- Given instruction -
Reproduce all entries precisely as they are written.

┌─ Available data

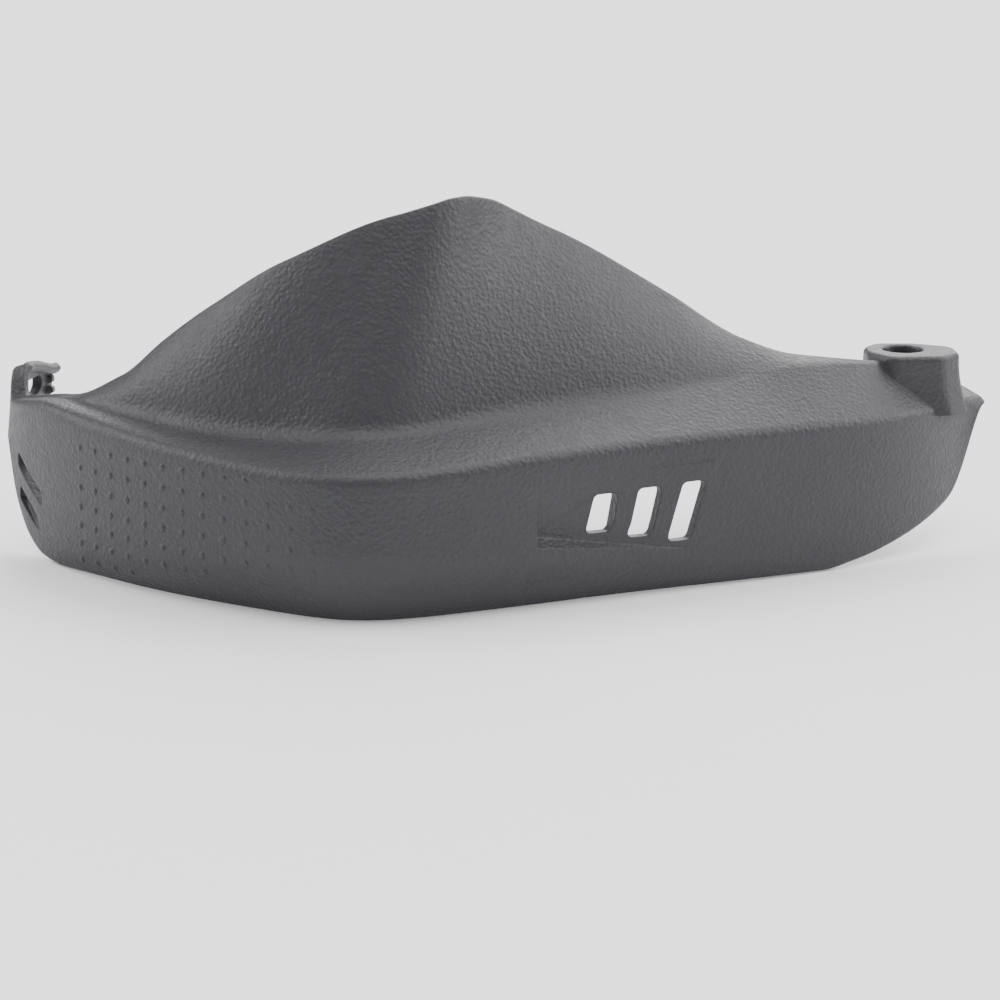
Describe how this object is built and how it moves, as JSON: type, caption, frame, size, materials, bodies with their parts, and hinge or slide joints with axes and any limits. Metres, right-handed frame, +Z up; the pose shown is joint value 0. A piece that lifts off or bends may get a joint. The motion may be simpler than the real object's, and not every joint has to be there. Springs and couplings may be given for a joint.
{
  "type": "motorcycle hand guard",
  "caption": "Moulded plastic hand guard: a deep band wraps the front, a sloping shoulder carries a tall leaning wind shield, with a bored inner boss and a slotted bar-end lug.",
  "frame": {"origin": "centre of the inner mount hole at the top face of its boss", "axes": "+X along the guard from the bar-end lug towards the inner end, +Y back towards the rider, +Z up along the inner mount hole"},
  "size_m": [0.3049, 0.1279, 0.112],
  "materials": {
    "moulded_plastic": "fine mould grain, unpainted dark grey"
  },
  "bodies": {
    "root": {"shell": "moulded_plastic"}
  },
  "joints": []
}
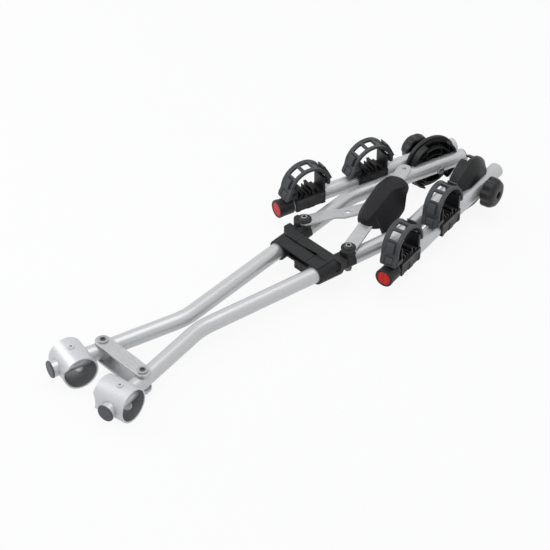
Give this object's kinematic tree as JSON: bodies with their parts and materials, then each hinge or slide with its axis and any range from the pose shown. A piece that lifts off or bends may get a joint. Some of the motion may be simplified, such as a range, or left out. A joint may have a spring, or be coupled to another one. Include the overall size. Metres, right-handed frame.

└─

- Response -
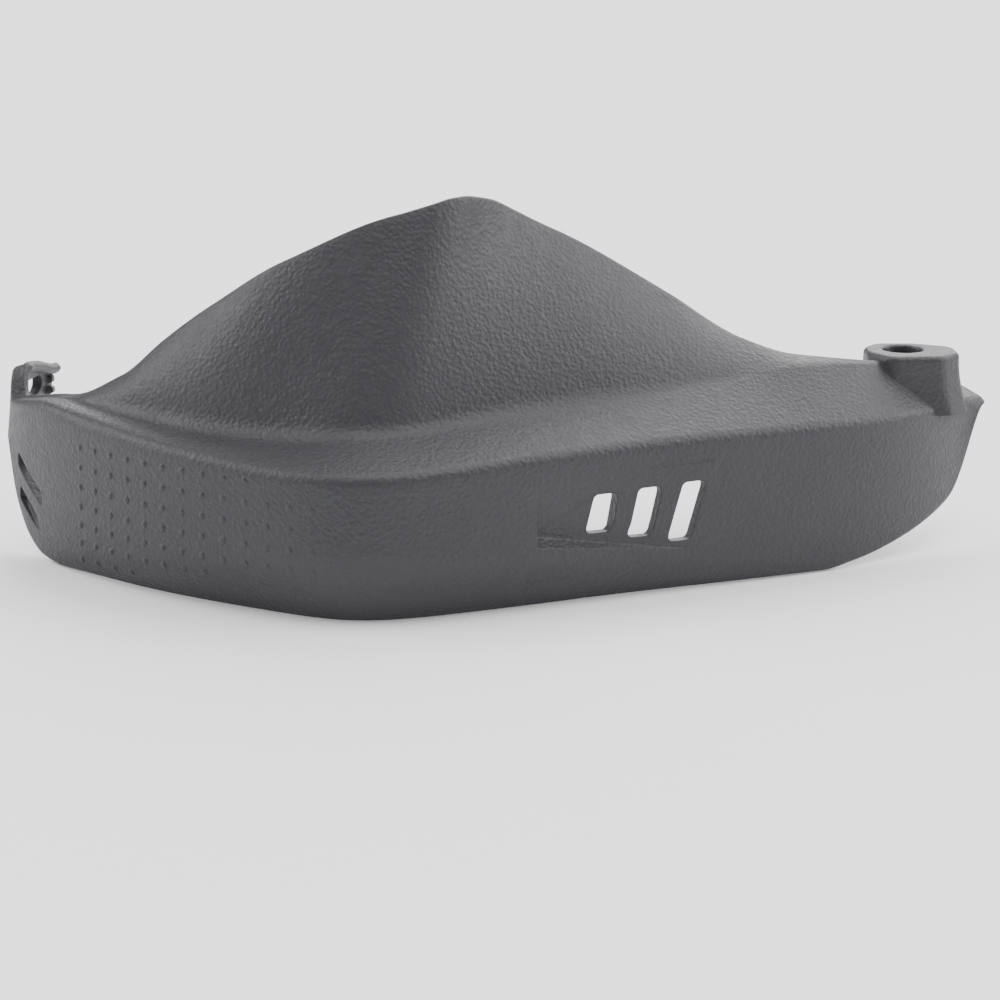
Describe how this object is built and how it moves, as JSON: type, caption, frame, size, materials, bodies with their parts, and hinge or slide joints with axes and any limits. Metres, right-handed frame, +Z up; the pose shown is joint value 0. A piece that lifts off or bends may get a joint. The motion may be simpler than the real object's, and not every joint has to be there. Springs and couplings may be given for a joint.
{
  "type": "motorcycle hand guard",
  "caption": "Moulded plastic hand guard: a deep band wraps the front, a sloping shoulder carries a tall leaning wind shield, with a bored inner boss and a slotted bar-end lug.",
  "frame": {"origin": "centre of the inner mount hole at the top face of its boss", "axes": "+X along the guard from the bar-end lug towards the inner end, +Y back towards the rider, +Z up along the inner mount hole"},
  "size_m": [0.3049, 0.1279, 0.112],
  "materials": {
    "moulded_plastic": "fine mould grain, unpainted dark grey"
  },
  "bodies": {
    "root": {"shell": "moulded_plastic"}
  },
  "joints": []
}
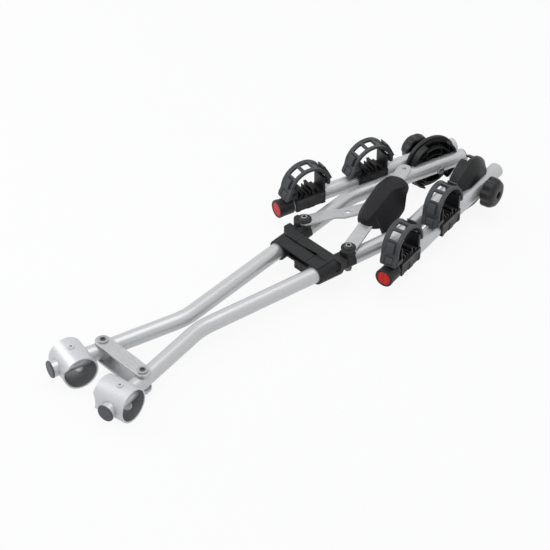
Give this object's kinematic tree as JSON: bodies with their parts and materials, then each hinge or slide with its axis and any range from the pose shown. A piece that lifts off or bends may get a joint. Some of the motion may be simplified, such as a range, or left out. A joint may have a spring, or be coupled to another one. Include the overall size. Metres, right-handed frame.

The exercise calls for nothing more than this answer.